Sweden gave the green light Saturday for state-owned energy giant Vattenfall to sell its German coal operations, as the company moves away from activities blamed for climate change.

Sweden backs Vattenfall exit from German coal
The coal operations, employing 8,000 people, represent about one-tenth of Vattenfall's power production in Germany.
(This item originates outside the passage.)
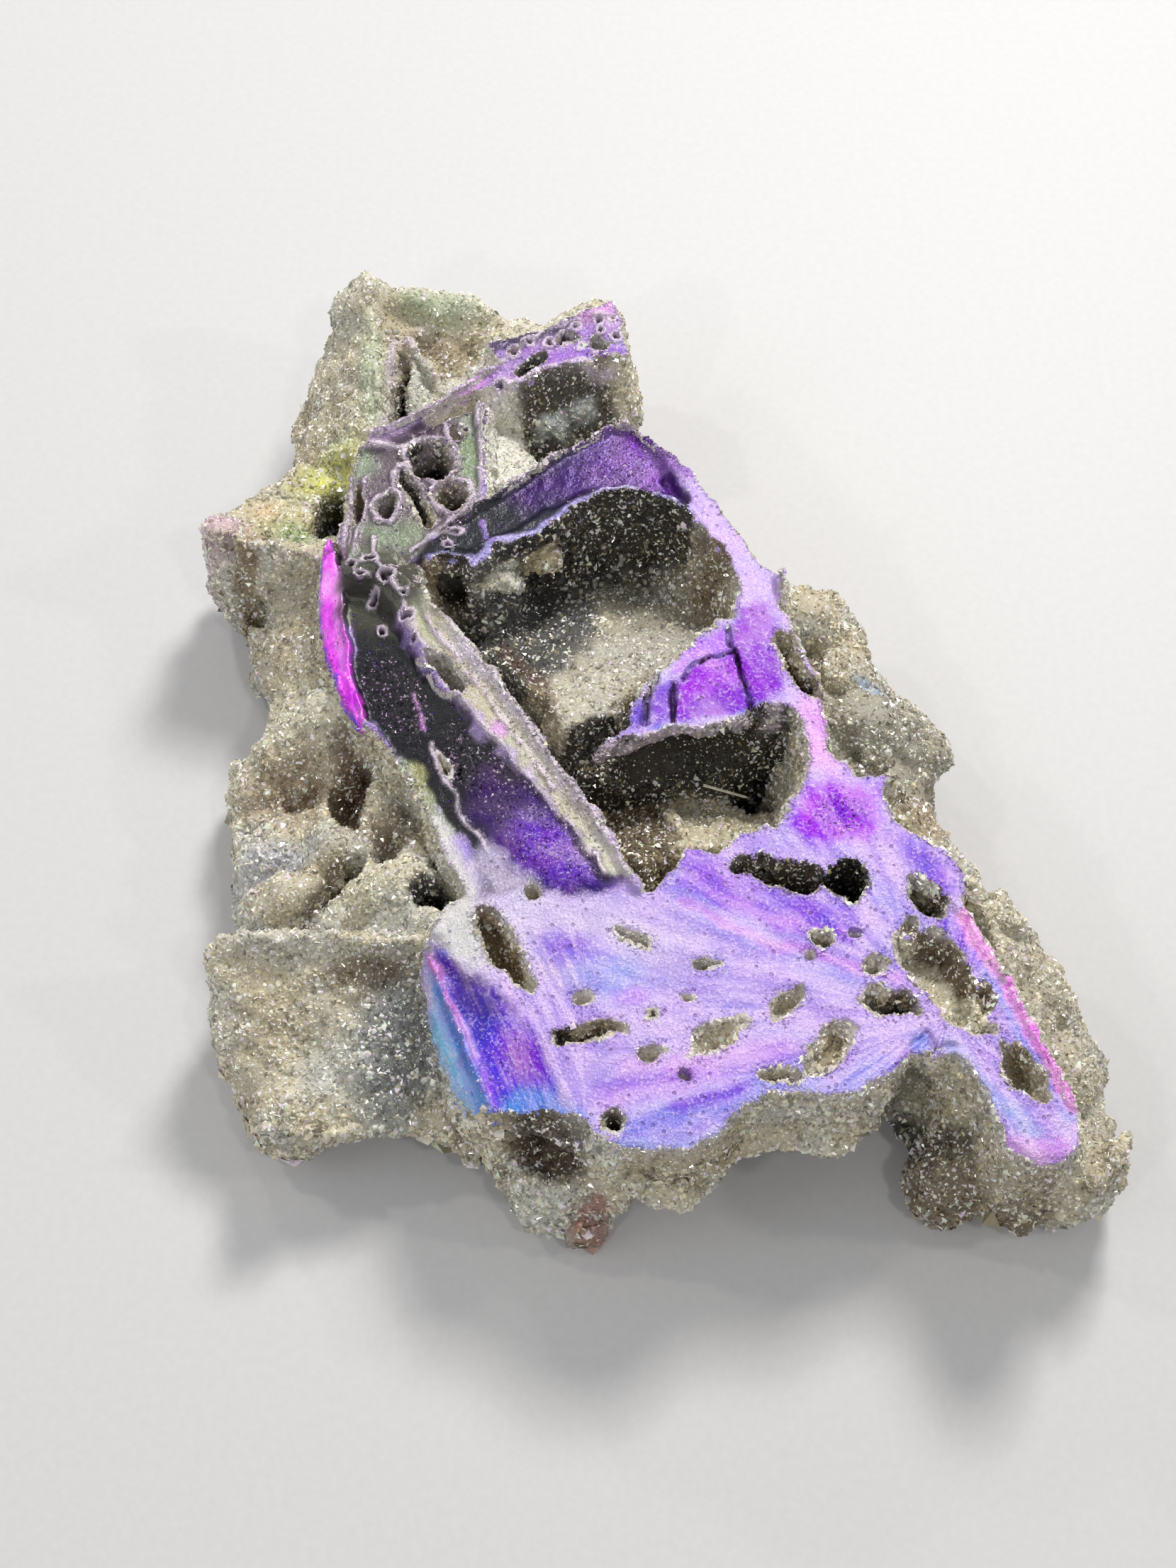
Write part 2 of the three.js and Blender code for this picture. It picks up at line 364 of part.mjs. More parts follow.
// Sites along a line, about step apart, moved sideways to the right of its direction.
function sitesAlong(line, step, sideways = 0, closed = true) {
  const sites = [];
  const edges = closed ? line.length : line.length - 1;
  for (let i = 0; i < edges; i++) {
    const [ax, ay] = line[i];
    const [bx, by] = line[(i + 1) % line.length];
    const length = Math.hypot(bx - ax, by - ay);
    const count = Math.max(1, Math.round(length / step));
    const shiftX = ((by - ay) / length) * sideways;
    const shiftY = ((ax - bx) / length) * sideways;
    for (let k = 0; k < count; k++) {
      const t = k / count;
      sites.push([lerp(ax, bx, t) + shiftX, lerp(ay, by, t) + shiftY]);
    }
  }
  return sites;
}

function sitesRoundOval({ at, half, turn }, scale, step) {
  const count = Math.max(5, Math.round((Math.PI * (half[0] + half[1]) * scale) / step));
  const c = Math.cos(rad(turn));
  const s = Math.sin(rad(turn));
  return Array.from({ length: count }, (_, i) => {
    const angle = (2 * Math.PI * (i + 0.5)) / count;
    const u = Math.cos(angle) * half[0] * scale;
    const v = Math.sin(angle) * half[1] * scale;
    return [at[0] + u * c - v * s, at[1] + u * s + v * c];
  });
}

// Collects sites that lie inside the rim and keep their distance from each other.
class Sites {
  constructor(rim) {
    this.rim = rim;
    this.list = [];
    this.cells = new Map();
    for (const [x, y] of rim) this.keep(x, y, 0);
  }

  cellAt(i, j) {
    const key = `${i},${j}`;
    if (!this.cells.has(key)) this.cells.set(key, []);
    return this.cells.get(key);
  }

  keep(x, y, lift) {
    const site = { x, y, lift };
    this.cellAt(Math.floor(x / BELLY_STEP), Math.floor(y / BELLY_STEP)).push(site);
    this.list.push(site);
  }

  // A site is kept if it is at least gap from every other. lift is about 1 at a crystal's tip, else below 0.
  offer(x, y, gap = SITE_GAP, lift = 0) {
    if (distanceTo(this.rim, x, y) > -RIM_MARGIN) return;
    const i = Math.floor(x / BELLY_STEP);
    const j = Math.floor(y / BELLY_STEP);
    for (let di = -1; di <= 1; di++)
      for (let dj = -1; dj <= 1; dj++)
        if (this.cellAt(i + di, j + dj).some((site) => Math.hypot(site.x - x, site.y - y) < gap)) return;
    this.keep(x, y, lift);
  }

  // A jittered triangular lattice, in which every third site is the tip of a six-sided crystal.
  lattice(spacing, accepts) {
    const row = spacing * Math.sqrt(0.75);
    const rows = Math.ceil(75 / row);
    const columns = Math.ceil(75 / spacing) + 2 * rows;
    for (let j = -rows; j <= rows; j++)
      for (let i = -columns; i <= columns; i++) {
        const x = (i + j / 2 + JITTER * (scatter(i, j) - 0.5)) * spacing;
        const y = 14 + j * row + JITTER * spacing * (scatter(i, j, 1) - 0.5);
        const isTip = (((i - j) % 3) + 3) % 3 === 0;
        const lift = isTip ? 0.7 + 0.6 * scatter(i, j, 2) : -0.4;
        if (accepts(x, y)) this.offer(x, y, 0.55 * spacing, lift);
      }
  }
}

// Sites of the top: rings round the crests, hollows and regions, then crystal points, then the level faces.
function sitesOfTop(rim) {
  const sites = new Sites(rim);
  for (const { line } of Object.values(CRESTS))
    for (const [x, y] of sitesAlong(line, 2.6, 0, false)) sites.offer(x, y);
  for (const hollow of Object.values(HOLLOWS))
    for (const scale of [1.12, 0.6])
      for (const [x, y] of sitesRoundOval(hollow, scale, 2)) sites.offer(x, y, 1);
  for (const { outline, soft } of Object.values(REGIONS).filter(({ film, vug }) => film || vug))
    for (const sideways of [soft, -soft])
      for (const [x, y] of sitesAlong(outline, 2.7, sideways)) sites.offer(x, y);
  sites.lattice(POINT_SPACING, (x, y) => topAt(x, y).film < 0.5);
  sites.lattice(FACE_STEP, (x, y) => topAt(x, y).film >= 0.5);
  return sites.list;
}

function sitesOfBelly(rim) {
  const sites = new Sites(rim);
  for (const foot of Object.values(FEET))
    for (const scale of [0.5, 1.1])
      for (const [x, y] of sitesRoundOval(foot, scale, BELLY_STEP)) sites.offer(x, y, 2.5);
  sites.lattice(BELLY_STEP, () => true);
  return sites.list;
}

// Delaunay triangles of sites: the underside of the convex hull of the sites lifted onto a paraboloid.
function triangulate(sites, rim) {
  const lifted = sites.map(({ x, y }) => new THREE.Vector3(x, y, (x * x + y * y) / 100));
  const indexOf = new Map(lifted.map((point, i) => [point, i]));
  const triangles = [];
  for (const face of new ConvexHull().setFromPoints(lifted).faces) {
    if (face.normal.z > -1e-9) continue;
    const corners = [2, 1, 0].map((i) => indexOf.get(face.getEdge(i).head().point));
    const x = (sites[corners[0]].x + sites[corners[1]].x + sites[corners[2]].x) / 3;
    const y = (sites[corners[0]].y + sites[corners[1]].y + sites[corners[2]].y) / 3;
    if (distanceTo(rim, x, y) < 0) triangles.push(corners);
  }
  return triangles;
}

// Vertices and triangles of a solid while it is built.
class Facets {
  vertices = [];
  indices = [];

  add(x, y, z) {
    this.vertices.push(x, y, z);
    return this.vertices.length / 3 - 1;
  }

  // A strip between two rows of vertices, a above b, seen from outside from left to right.
  strip(a, b, closed = true) {
    for (let i = 0; i < (closed ? a.length : a.length - 1); i++) {
      const j = (i + 1) % a.length;
      if (i % 2) this.indices.push(a[i], b[i], a[j], a[j], b[i], b[j]);
      else this.indices.push(a[i], b[i], b[j], a[i], b[j], a[j]);
    }
  }

  geometry() {
    const geometry = new THREE.BufferGeometry();
    geometry.setAttribute("position", new THREE.Float32BufferAttribute(this.vertices, 3));
    geometry.setIndex(this.indices);
    return geometry;
  }
}

const topHeight = ({ x, y, lift }) => {
  const { z, film, vug } = topAt(x, y);
  return z + lift * POINT_HEIGHT * (1 - film) * (1 - vug);
};

const bellyHeight = ({ x, y }) => Math.max(0, Math.min(bellyAt(x, y), topAt(x, y).z - LEAST_THICKNESS));

// The slab before any cut: its top and its underside over one rim, and rings of facets down the flank.
function rawSlab(rim, sites, triangles) {
  const facets = new Facets();
  const top = sites.map((site) => facets.add(site.x, site.y, topHeight(site)));
  for (const [a, b, c] of triangles) facets.indices.push(top[a], top[b], top[c]);

  const bellySites = sitesOfBelly(rim);
  const belly = bellySites.map((site) => facets.add(site.x, site.y, bellyHeight(site)));
  for (const [a, b, c] of triangulate(bellySites, rim)) facets.indices.push(belly[a], belly[c], belly[b]);

  // The first sites of both are the rim's own, in its order.
  let above = top.slice(0, rim.length);
  for (let ring = 1; ring < FLANK_RINGS; ring++) {
    const share = ring / FLANK_RINGS;
    const below = rim.map(([x, y], i) => {
      const before = rim[(i + rim.length - 2) % rim.length];
      const after = rim[(i + 2) % rim.length];
      const along = new THREE.Vector2(after[0] - before[0], after[1] - before[1]).normalize();
      const isTip = (i + ring) % 3 === 0;
      const swell = FLANK_BULGE * Math.sin(Math.PI * share) + 0.8 * noise(x, y, 9, ring);
      const out = swell + (isTip ? 0.7 : -0.3);
      return facets.add(x + along.y * out, y - along.x * out,
        lerp(topHeight(sites[i]), bellyHeight(sites[i]), share));
    });
    facets.strip(above, below);
    above = below;
  }
  facets.strip(above, belly.slice(0, rim.length));
  return facets.geometry();
}

// The edges of a patch of triangles, as a map from each corner to the corners that follow it anticlockwise.
function borderOf(triangles) {
  const edges = new Set(triangles.flatMap(([a, b, c]) => [`${a},${b}`, `${b},${c}`, `${c},${a}`]));
  const border = new Map();
  for (const [a, b, c] of triangles)
    for (const [from, to] of [[a, b], [b, c], [c, a]])
      if (!edges.has(`${to},${from}`)) border.set(from, [...(border.get(from) ?? []), to]);
  return border;
}

// The triangles in patches that share no corner, largest first. No patch touches itself at a corner.
function patchesOf(triangles) {
  const border = borderOf(triangles);
  const isPinched = (corners) => corners.some((i) => border.get(i)?.length > 1);
  if (triangles.some(isPinched)) return patchesOf(triangles.filter((corners) => !isPinched(corners)));
  const patches = [];
  for (const corners of triangles) {
    const touching = patches.filter(({ all }) => corners.some((i) => all.has(i)));
    const merged = { all: new Set(corners), triangles: [corners] };
    for (const patch of touching) {
      patch.all.forEach((i) => merged.all.add(i));
      merged.triangles.push(...patch.triangles);
      patches.splice(patches.indexOf(patch), 1);
    }
    patches.push(merged);
  }
  return patches.map((patch) => patch.triangles).sort((a, b) => b.length - a.length);
}

// A crust of crystals: the facets of a vug's floor again, raised clear of the rock, with crystal points.
function crustGeometry(sites, floor) {
  const border = borderOf(floor);
  const facets = new Facets();
  const under = new Map();
  const over = new Map();
  for (const i of new Set(floor.flat())) {
    const { x, y, lift } = sites[i];
    const { z } = topAt(x, y);
    const thickness = border.has(i) ? CRUST_EDGE : CRUST_THICKNESS + lift * POINT_HEIGHT;
    under.set(i, facets.add(x, y, z + CRUST_GAP));
    over.set(i, facets.add(x, y, z + CRUST_GAP + thickness));
  }
  for (const [a, b, c] of floor) {
    facets.indices.push(over.get(a), over.get(b), over.get(c));
    facets.indices.push(under.get(a), under.get(c), under.get(b));
  }
  for (const [from, [to]] of border)
    facets.strip([over.get(from), over.get(to)], [under.get(from), under.get(to)], false);
  return facets.geometry();
}

const wasm = await Module();
wasm.setup();

// A closed geometry as a solid that can be cut and joined, and back.
function toSolid(geometry) {
  const bare = geometry.clone();
  bare.deleteAttribute("normal");
  bare.deleteAttribute("uv");
  const merged = mergeVertices(bare, 1e-4);
  return new wasm.Manifold(new wasm.Mesh({
    numProp: 3,
    vertProperties: new Float32Array(merged.attributes.position.array),
    triVerts: new Uint32Array(merged.index.array),
  }));
}

function toGeometry(solid) {
  const { vertProperties, triVerts } = solid.getMesh();
  const geometry = new THREE.BufferGeometry();
  geometry.setAttribute("position", new THREE.BufferAttribute(vertProperties, 3));
  geometry.setIndex(new THREE.BufferAttribute(triVerts, 1));
  geometry.computeVertexNormals();
  return geometry;
}

// A shaft that opens at the underside, a little wider there.
function shaftGeometry({ at, top, bottom }) {
  const shaft = new THREE.CylinderGeometry(top, bottom, SHAFT_LENGTH, 7);
  shaft.rotateX(Math.PI / 2);
  shaft.translate(at[0], at[1], SHAFT_LENGTH / 2 - 2);
  return shaft;
}

// A rough egg shape with flat facets, cut off level at the ground.
function eggGeometry({ at, half, turn }) {
  const egg = new THREE.IcosahedronGeometry(1, 2);
  egg.scale(...half);
  egg.rotateZ(rad(turn));
  egg.translate(...at);
  const { array, count } = egg.attributes.position;
  for (let i = 0; i < 3 * count; i += 3) {
    const [x, y, z] = array.subarray(i, i + 3);
    array[i] = x + 0.9 * noise(y, z, 4, 5);
    array[i + 1] = y + 0.9 * noise(x, z, 4, 6);
    array[i + 2] = Math.max(0, z);
  }
  return egg;
}

function slabSolid(rim, sites, triangles) {
  const raw = toSolid(rawSlab(rim, sites, triangles));
  const knobs = Object.values(KNOBS).map(eggGeometry);
  const knobbed = knobs.map(toSolid).reduce((slab, knob) => slab.add(knob), raw);
  const cutters = [...Object.values(SHAFTS).map(shaftGeometry), ...Object.values(CAVES).map(eggGeometry)];
  return cutters.map(toSolid).reduce((slab, cutter) => slab.subtract(cutter), knobbed);
}

const rim = sitesAlong(OUTLINE, EDGE_STEP);
const sites = sitesOfTop(rim);
const triangles = triangulate(sites, rim);
const inVug = sites.map(({ x, y }) => topAt(x, y).vug > CRUST_SHARE);
const [bowlFloor, pitFloor] = patchesOf(triangles.filter((corners) => corners.every((i) => inVug[i])));

const rock = new THREE.MeshStandardMaterial({ color: "#b4a6bd", roughness: 0.4, metalness: 0.15 });
const druse = new THREE.MeshStandardMaterial({ color: "#8c7f68", roughness: 0.3, metalness: 0 });

function piece(name, geometry, material) {
  const mesh = new THREE.Mesh(geometry, material);
  mesh.name = name;
  return mesh;
}

const sphaleriteSlab = new THREE.Group();
sphaleriteSlab.position.set(-MIDDLE[0], -MIDDLE[1], 0);
sphaleriteSlab.add(piece("druse_slab", toGeometry(slabSolid(rim, sites, triangles)), rock));
sphaleriteSlab.add(piece("bowl_crust", toGeometry(toSolid(crustGeometry(sites, bowlFloor))), druse));
sphaleriteSlab.add(piece("pit_crust", toGeometry(toSolid(crustGeometry(sites, pitFloor))), druse));

export default sphaleriteSlab;
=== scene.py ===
"""A drusy sphalerite slab: vein rock with a violet film on its level faces and quartz points on the rest.

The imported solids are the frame. One fine stone of the same form replaces the slab, and joined meshes of
small quartz points cover its flanks, hollows and two vugs. Places are in plan, in millimetres, as on the
solids: row = plan - MIDDLE.
"""

import itertools
import math

import bpy
import numpy as np
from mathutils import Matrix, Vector


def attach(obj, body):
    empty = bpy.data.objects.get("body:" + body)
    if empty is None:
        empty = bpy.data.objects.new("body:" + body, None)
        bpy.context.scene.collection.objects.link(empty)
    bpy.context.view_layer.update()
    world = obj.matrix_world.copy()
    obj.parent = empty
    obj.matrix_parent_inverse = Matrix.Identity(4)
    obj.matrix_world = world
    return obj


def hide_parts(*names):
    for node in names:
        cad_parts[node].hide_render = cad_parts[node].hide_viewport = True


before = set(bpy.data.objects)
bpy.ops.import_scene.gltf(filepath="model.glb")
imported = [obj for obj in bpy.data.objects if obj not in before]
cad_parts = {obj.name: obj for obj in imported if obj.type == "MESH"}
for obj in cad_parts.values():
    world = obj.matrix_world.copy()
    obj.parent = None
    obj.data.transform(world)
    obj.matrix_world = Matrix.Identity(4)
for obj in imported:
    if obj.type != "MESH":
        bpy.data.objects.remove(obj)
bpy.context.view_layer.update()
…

Photo: DPA/TT

The coal operations, employing 8,000 people, represent about one-tenth of Vattenfall's power production in Germany, where it is the third-largest energy supplier.

“The government supports the proposed transfer of Vattenfall's coal operations,” said industry minister Mikael Damberg.

“Vattenfall is on the way to becoming a climate-neutral business,” and is acting accordingly, Damberg told a press conference.

The deal is expected to close August 31st.

Climate activists had urged the government to block the sale, saying it should have shut down the heavily polluting German coal operations instead.

The approval paves the way for Vattenfall to sell its German lignite, or brown coal, business — open-cast coal mines and two power plants close to the German-Polish border — to Czech operator EPH.

Greenpeace Sweden slammed the deal, with local head Annika Jacobson telling Swedish news agency TT that “the lignite activities should instead be progressively abandoned in discussion with the German authorities.”

The approval also drew fire from the Swedish Greens, who are part of the governing minority coalition along with the Social Democrats.

“The whole world is going to point at us and say that even a red and green government could not strike an agreement with the Germans to dismantle” the coal mines and power stations, said Carl Schlyter, a Green party lawmaker.

There is growing resistance to fossil fuels in Germany, where public subsidies of renewable sources of energy are making coal-fired energy less profitable.